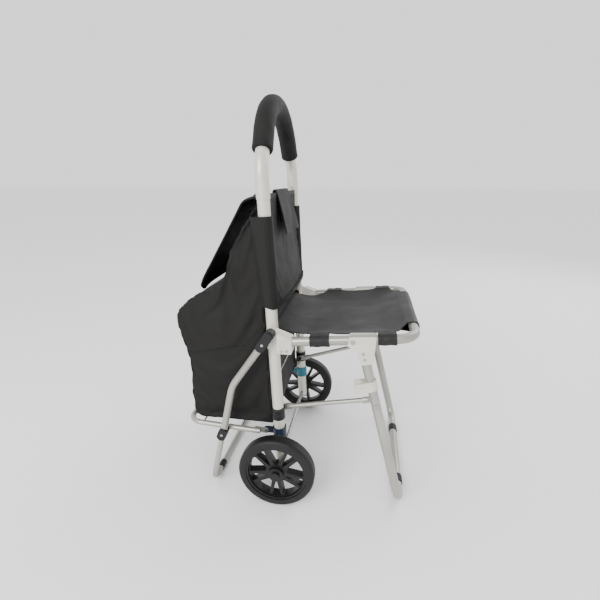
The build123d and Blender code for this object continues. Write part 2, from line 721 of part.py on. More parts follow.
with BuildPart() as cap_screws:
    for side, sign in sides:
        at = (seat_pivot[0] + cap_run.X * 27, seat_pivot[1] + cap_run.Z * 27)
        cross_pin(at, 3, sign * cap_outer, sign * (cap_outer + 1.3))
save(cap_screws.part, "cap_screws")

foot_z = foot_pad + foot_radius
foot_run = Vector(foot_x - knee_low[0], 0, foot_z - knee_low[1])
foot_length = foot_run.length
foot_dir = foot_run.normalized()
foot_plane = Plane(
    origin=spot(knee_low[0], 0, knee_low[1]),
    x_dir=foot_dir,
    z_dir=Vector(0, 1, 0).cross(foot_dir) * -1,
)
with BuildPart() as foot_tube:
    points = [(0, -seat_y), (foot_length, -seat_y), (foot_length, seat_y), (0, seat_y)]
    bent_tube(foot_plane, points, foot_corner_radius, foot_radius, foot_radius - 1.2)
save(foot_tube.part, "foot_tube")

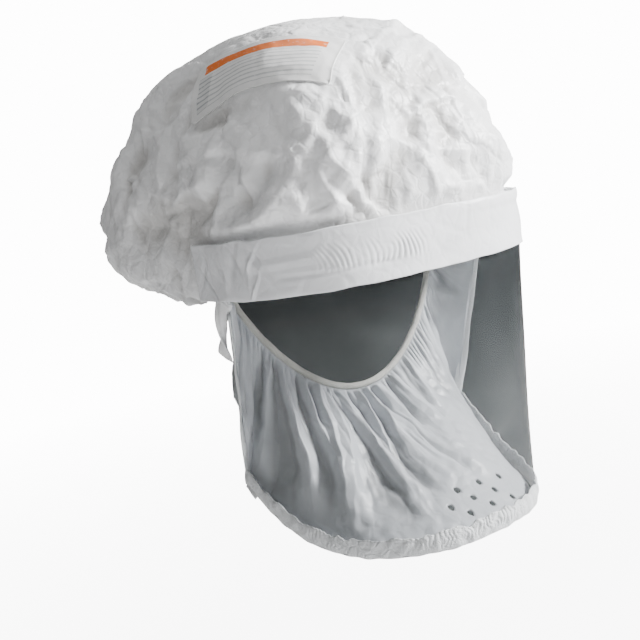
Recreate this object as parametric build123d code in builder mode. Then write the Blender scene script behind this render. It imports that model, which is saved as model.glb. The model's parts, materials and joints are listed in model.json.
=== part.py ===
from build123d import *
import os
from math import cos, exp, pi, radians, sin

# Loose-fitting hood for supplied air: a bulging fabric crown, a stiff brow band, a clear visor that
# hangs from the band, a gathered seal round the face, and a head harness inside with a rear air inlet.
# +Z is up, the face looks along -Y and +X is the wearer's left. The origin lies on the head's upright
# axis, level with the lower edge of the brow band. Every length is in millimetres.

os.makedirs("parts", exist_ok=True)

# ---- clearances
fabric_gap = 0.2
slide_gap = 0.25
running_gap = 0.08

# ---- brow band and visor
band_half_width = 110.4
band_depth = 85.4
band_side_y = -26.8
band_round = 2.55
band_height = 36.0
band_wall = 2.0
band_tail = 29.0
visor_wall = 0.8
visor_tuck = 8.0
visor_drop = 169.0
visor_foot_half_width = 93.6
visor_foot_depth = 141.6
visor_foot_y = 24.4
visor_side_rise = 0.246
visor_rise_power = 5.53
hem_wall = 1.5
hem_height = 12.0

# ---- face seal
seal_wall = 1.0
elastic_half_width = 85.5
elastic_side_y = 7.0
elastic_chin_y = -5.1
elastic_side_z = -3.1
elastic_chin_z = -81.9
elastic_pinch = 1.66
elastic_radius = 2.4
vent_radius = 2.2
vent_pitch = 19.5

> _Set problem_
Print, from the entries above, the line with "Recreate this object", the line with "hem_height = 12.0" and all lines between them, exactly and with nothing else.

> _Solved problem_
Recreate this object as parametric build123d code in builder mode. Then write the Blender scene script behind this render. It imports that model, which is saved as model.glb. The model's parts, materials and joints are listed in model.json.
=== part.py ===
from build123d import *
import os
from math import cos, exp, pi, radians, sin

# Loose-fitting hood for supplied air: a bulging fabric crown, a stiff brow band, a clear visor that
# hangs from the band, a gathered seal round the face, and a head harness inside with a rear air inlet.
# +Z is up, the face looks along -Y and +X is the wearer's left. The origin lies on the head's upright
# axis, level with the lower edge of the brow band. Every length is in millimetres.

os.makedirs("parts", exist_ok=True)

# ---- clearances
fabric_gap = 0.2
slide_gap = 0.25
running_gap = 0.08

# ---- brow band and visor
band_half_width = 110.4
band_depth = 85.4
band_side_y = -26.8
band_round = 2.55
band_height = 36.0
band_wall = 2.0
band_tail = 29.0
visor_wall = 0.8
visor_tuck = 8.0
visor_drop = 169.0
visor_foot_half_width = 93.6
visor_foot_depth = 141.6
visor_foot_y = 24.4
visor_side_rise = 0.246
visor_rise_power = 5.53
hem_wall = 1.5
hem_height = 12.0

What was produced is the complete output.